Llorián García Flórez was born in a small rural village situated in the mid-mountain of Asturias, where he continues to reside, Llorián García Flórez is a PhD Candidate in Music Studies and Sound at Uviéu/Oviedo University. He also actively pursues a career as a musician specializing in traditional music in Asturias. His doctoral research centers around the collaborative experiment conducted by the Nueche en Danza movement in Asturias, which aims to revitalize de tradicional dance, music and language by developing an idiosyncratic aesthetic of echolocation. Some of his inquiries regarding the relationship between music/sound and rurality have already been published in Brepols (2017), Popular Music and Society (2020) and Volume! The French Journal of Popular Music Studies (2023).

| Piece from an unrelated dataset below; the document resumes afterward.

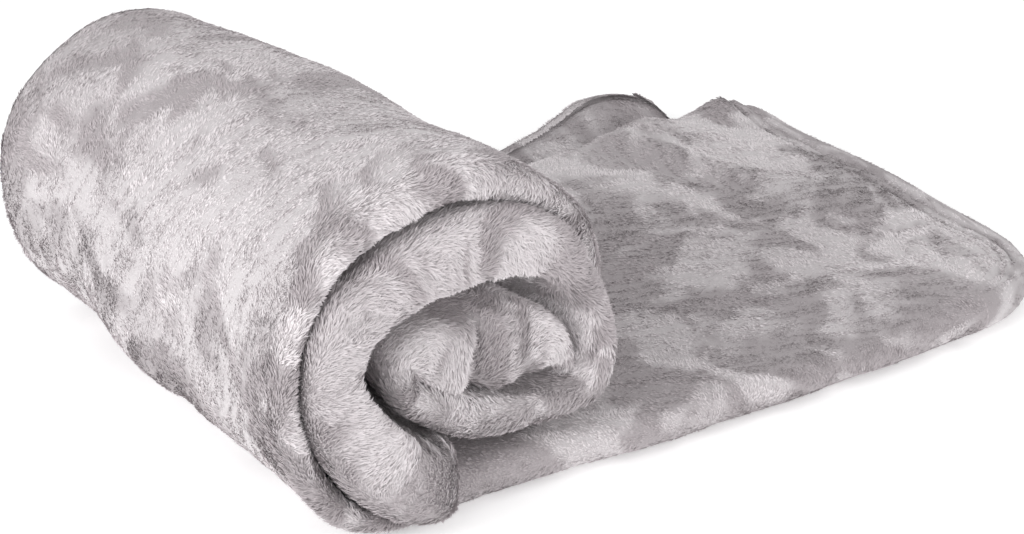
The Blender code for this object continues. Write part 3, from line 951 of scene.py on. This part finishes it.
CAMERA_LENS = 116.3
CAMERA_TURN = -35.156
CAMERA_RISE = 25.576
CAMERA_DISTANCE = 16.851 * UNIT
CAMERA_TARGET = (0.341 * UNIT + ROLL_X, 0.02 * UNIT + NEAR_Y, 1.354 * UNIT)
WORLD_LIGHT = 0.72


def aim(thing, target):
    thing.rotation_euler = (Vector(target) - thing.location).to_track_quat("-Z", "Y").to_euler()


def make_camera():
    camera = bpy.data.cameras.new("camera")
    camera.sensor_width = 36.0
    camera.lens = CAMERA_LENS
    camera.clip_end = 30.0
    holder = bpy.data.objects.new("camera", camera)
    bpy.context.scene.collection.objects.link(holder)
    azimuth, elevation = math.radians(CAMERA_TURN), math.radians(CAMERA_RISE)
    back = Vector(
        (
            math.sin(azimuth) * math.cos(elevation),
            -math.cos(azimuth) * math.cos(elevation),
            math.sin(elevation),
        )
    )
    holder.location = Vector(CAMERA_TARGET) + back * CAMERA_DISTANCE
    aim(holder, CAMERA_TARGET)
    bpy.context.scene.camera = holder


def add_light(name, energy, size, place, target=(0.0, 0.0, 0.05)):
    light = bpy.data.lights.new(name, "AREA")
    light.energy = energy
    light.size = size
    holder = bpy.data.objects.new(name, light)
    bpy.context.scene.collection.objects.link(holder)
    holder.location = place
    aim(holder, target)


def make_studio():
    bpy.ops.object.select_all(action="DESELECT")
    bpy.ops.mesh.primitive_plane_add(size=14.0)
    floor = bpy.context.object
    floor.name = "floor"
    material = bpy.data.materials.new("white_paper")
    material.use_nodes = True
    shader = material.node_tree.nodes["Principled BSDF"]
    shader.inputs["Base Color"].default_value = (0.93, 0.93, 0.93, 1.0)
    tree = material.node_tree
    grain = add_noise(tree, 220.0)
    tree.links.new(add_range(tree, grain, 0.85, 0.95), shader.inputs["Roughness"])
    tree.links.new(add_bump(tree, grain, 0.1, 0.0002), shader.inputs["Normal"])
    shader.inputs["Specular IOR Level"].default_value = 0.1
    shader.inputs["Emission Color"].default_value = (1.0, 1.0, 1.0, 1.0)
    shader.inputs["Emission Strength"].default_value = 0.30
    floor.data.materials.append(material)
    world = bpy.data.worlds.new("studio")
    bpy.context.scene.world = world
    world.use_nodes = True
    world.node_tree.nodes["Background"].inputs["Color"].default_value = (1.0, 1.0, 1.0, 1.0)
    world.node_tree.nodes["Background"].inputs["Strength"].default_value = WORLD_LIGHT
    add_light("left_window", 18.0, 1.2, (-1.75, -0.55, 0.85))
    add_light("front_card", 10.0, 1.4, (-0.1, -1.9, 0.8))


# ---------------------------------------------------------------- the blanket

bpy.context.scene.view_settings.view_transform = "Standard"
make_camera()
make_studio()
TUFT = make_tuft()
COLOURS = make_fleece_colour()
RELIEF = make_fleece_relief()
# Root Shade is painted shade: the backing, with no root-to-tip share, is painted darker all over as though
# in the shade of its pile, and each tuft darker towards its root.
FLEECE = make_fleece("fleece_backing", 0.7, 0.8, COLOURS, RELIEF)
PILE = make_fleece("fleece_pile", 0.82, 0.25, COLOURS, RELIEF)
STITCH = make_stitch()
THREAD = make_thread()


def flat_places(points, start, end):
    """Flat cloth coordinates for a grid: across the cut width, and from start to end along it."""
    steps = np.linalg.norm(np.diff(points[len(points) // 2], axis=0), axis=-1)
    across = np.concatenate([[0.0], np.cumsum(steps)])
    across *= CUT_WIDTH / across[-1]
    steps = np.linalg.norm(np.diff(points[:, COLUMN_OF_NOSE], axis=0), axis=-1)
    along = np.concatenate([[0.0], np.cumsum(steps)])
    along = start + along * (end - start) / along[-1]
    return np.stack(np.meshgrid(across, along), -1)


tail_points = make_tail_points()
# The tail spreads a little towards both sides, more on the near one.
tail_x, tail_y = tail_points[..., 0], tail_points[..., 1]
near_lean = 0.007 * smooth(tail_x, 0.02, 0.16) * (1.0 - smooth(tail_y, 0.0, 0.12))
far_lean = 0.004 * smooth(tail_x, 0.15, 0.30) * smooth(tail_y, 0.20, 0.30)
tail_points[..., 1] += far_lean - near_lean
roll_points = make_roll_points()
roll_points[0] = tail_points[-1]
cut = int(np.argmin(np.abs(tail_points[:, COLUMN_OF_NOSE, 0] - TAIL_CUT)))
tail_flat = flat_places(tail_points, 0.0, TAIL_LENGTH)
roll_flat = flat_places(roll_points, TAIL_LENGTH, CUT_LENGTH)
tail_points = soften(tail_points)
roll_points = soften(roll_points)
roll_turns = roll_rows()


# Tufts a square metre, by place. Cloth that other cloth hides has none.
OUTER_DENSITY = 1.15e6
LIP_DENSITY = 1.25e6
ROLL_NOSE_DENSITY = 1.7e6
TAIL_NOSE_DENSITY = 1.3e6
FAR_DENSITY = 1.1e6
FREE_EDGE_DENSITY = 1.6e6
FLOOR_SIDE_DENSITY = 0.3e6
UNDER_TAIL_DENSITY = 0.12e6
FAR_STRIP = 0.295
UNDER_ROLL_TURNS = 0.045


def cell_mean(values):
    return (values[1:, 1:] + values[:-1, 1:] + values[1:, :-1] + values[:-1, :-1]) / 4.0


def roll_density():
    y = roll_points[..., 1]
    turns = roll_turns[:, None] * np.ones(len(COLUMNS))
    outer = (LAYERS == 0) & np.isin(KINDS, ("flat", "free_outer"))
    nose = KINDS == "near_fold"
    inner_face = (LAYERS == 3) & (KINDS == "flat")
    dense = np.zeros(y.shape)
    dense = np.where(outer & (turns < 1.0), OUTER_DENSITY, dense)
    deep = np.where(turns < 1.0, 0.060, np.where(outer, 0.030, 0.050))
    dense = np.where((outer | inner_face) & (y < deep), LIP_DENSITY, dense)
    dense = np.where(nose, ROLL_NOSE_DENSITY, dense)
    at_far_end = outer | inner_face | np.isin(KINDS, ("far_fold", "free_outer"))
    dense = np.where(at_far_end & (y > FAR_STRIP), FAR_DENSITY, dense)
    under = (turns < UNDER_ROLL_TURNS) & (y > 0.03)
    dense = np.where(under, np.minimum(dense, FLOOR_SIDE_DENSITY), dense)
    return cell_mean(dense)


def tail_density():
    y = tail_points[..., 1]
    dense = np.full(y.shape, 0.0)
    dense = np.where((LAYERS == 3) & (KINDS == "flat"), OUTER_DENSITY, dense)
    dense = np.where(KINDS == "near_fold", TAIL_NOSE_DENSITY, dense)
    dense = np.where((LAYERS == 0) & np.isin(KINDS, ("flat", "free_outer")), UNDER_TAIL_DENSITY, dense)
    dense = np.where((LAYERS == 1) & (y > 0.285), FAR_DENSITY, dense)
    dense = np.where(FREE, FREE_EDGE_DENSITY, dense)
    dense = np.where(KINDS == "far_fold", FAR_DENSITY, dense)
    return cell_mean(dense)


# The pile's length and ruffle as shares, and how much painted shade darkens its nap, for each corner of the
# cloth.
roll_length = np.full(roll_points.shape[:2], 0.78)
roll_length += 0.40 * np.exp(-((roll_points[..., 1] / 0.030) ** 2))
roll_ruffle = 0.30 * np.exp(-(((roll_points[..., 1] - 0.002) / 0.014) ** 2))
tail_inset, tail_corner = from_end_edge(make_tail_points())
tail_length = np.full(tail_points.shape[:2], 0.74)
tail_length *= 1.0 - 0.35 * FREE
tail_length *= 0.55 + 0.45 * smooth(tail_inset, 0.001, 0.012)
for seam in HEM_SEAMS:
    tail_length *= 1.0 - 0.4 * np.exp(-(((tail_inset - seam) / 0.002) ** 2))
tail_ruffle = np.zeros(tail_points.shape[:2])
roll_y = roll_points[..., 1]
# Painted shade towards the roll's far end, above its lowest stretch, then spots of painted shade and light
# from ROLL_SHADES.
roll_shade = 0.50 * smooth(roll_y, 0.20, 0.31) * smooth(roll_turns, 0.22, 0.36)[:, None]
for turn, y, amount, turn_reach, y_reach in ROLL_SHADES:
    away = ((roll_turns[:, None] - turn) / turn_reach) ** 2 + ((roll_y - y) / y_reach) ** 2
    roll_shade += amount * np.exp(-away)
# Painted shade over the whole tail, which lies in the roll's shade, then spots of painted shade and light
# from TAIL_SHADES.
tail_shade = np.full(tail_points.shape[:2], 0.15)
for x, y, amount, width in TAIL_SHADES:
    away = (tail_points[..., 0] - x) ** 2 + (tail_points[..., 1] - y) ** 2
    tail_shade += amount * np.exp(-(away / width**2))
# Painted shade in the grooves that the hem's seams press into the cloth.
for seam in HEM_SEAMS:
    seam_shade = 0.75 * np.exp(-(((tail_inset - seam) / 0.0020) ** 2))
    tail_shade += seam_shade * (1.0 - smooth(tail_corner, *GROOVE_FADE))


def add_cloth(name, points, flat, shade, density, length, ruffle, seed):
    """One sheet of the cloth and the pieces of its pile."""
    sheet = add_sheet(name, points)
    tone = np.zeros((*points.shape[:2], 4))
    # The sheet carries the same painted sheen and shade in its colour as its pile.
    tone[..., 0] = np.clip(nap_of(flat) - shade, 0.0, 1.0)
    tone[..., 2] = 0.5
    tone[..., 3] = 1.0
    colours = sheet.data.attributes.new("tone", "FLOAT_COLOR", "POINT")
    colours.data.foreach_set("color", tone.astype(np.float32).ravel())
    sheet.data.materials.append(FLEECE)
    pile = grow_pile(name.replace("cloth", "pile"), points, flat, shade, density, length, ruffle, seed)
    return sheet, pile


dense_tail = tail_density()
end_sheet, end_pile = add_cloth(
    "tail_end_cloth",
    tail_points[: cut + 1],
    tail_flat[: cut + 1],
    tail_shade[: cut + 1],
    dense_tail[:cut],
    tail_length[: cut + 1],
    tail_ruffle[: cut + 1],
    101,
)
tail_sheet, tail_pile = add_cloth(
    "tail_cloth",
    tail_points[cut:],
    tail_flat[cut:],
    tail_shade[cut:],
    dense_tail[cut:],
    tail_length[cut:],
    tail_ruffle[cut:],
    102,
)
stitching = [
    add_stitches(f"hem_stitches_{number + 1}", *seam_line(tail_points, tail_inset, seam))
    for number, seam in enumerate(HEM_SEAMS)
]
roll_sheet, roll_pile = add_cloth(
    "rolled_cloth",
    roll_points,
    roll_flat,
    roll_shade,
    roll_density(),
    roll_length,
    roll_ruffle,
    103,
)

for piece in [roll_sheet, *roll_pile]:
    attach(piece, "roll")
for piece in [tail_sheet, *tail_pile]:
    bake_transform(piece)
for piece in [end_sheet, *end_pile, *stitching]:
    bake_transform(piece)

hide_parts("outer_wrap", "middle_wrap", "inner_wrap", "core_fold", "tail_root")
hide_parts("tail_upper_leaf", "tail_lower_leaf")
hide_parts("end_upper_leaf", "end_lower_leaf", "end_hem")
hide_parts("hem_stitching_1")
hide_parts("hem_stitching_2")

Rebecca Haidt is Professor of Spanish and Iberian Studies at The Ohio State University. Her books (Embodying Enlightenment, 1998; Seduction and Sacrilege, 2002; and Women, Work and Clothing in Eighteenth-Century Spain, 2011) and essays employ literary, historical and cultural studies methods in analysis of 18th- and 19th-century Iberian topics. Recent publications include “Solidarity, paisanaje, or amistad? Cruz’s majos and eighteenth-century laboring friendship” in Fe/Male Friends: Staging Gender and Friendship in Seventeenth- and Eighteenth-Century Spanish Literature (Iberoamericana Vervuert, 2023: 191-215) and “Singing and street cries from eighteenth-century naranjera to twentieth-century violetera: aural paradigms of gender, poverty and affect” (Journal of Spanish Cultural Studies, 20:3, 2019: 209-225; DOI: 10.1080/14636204.2019.1644933). Haidt will speak from her current project, a critical introduction to, and translations into English of, poems by Carolina Coronado.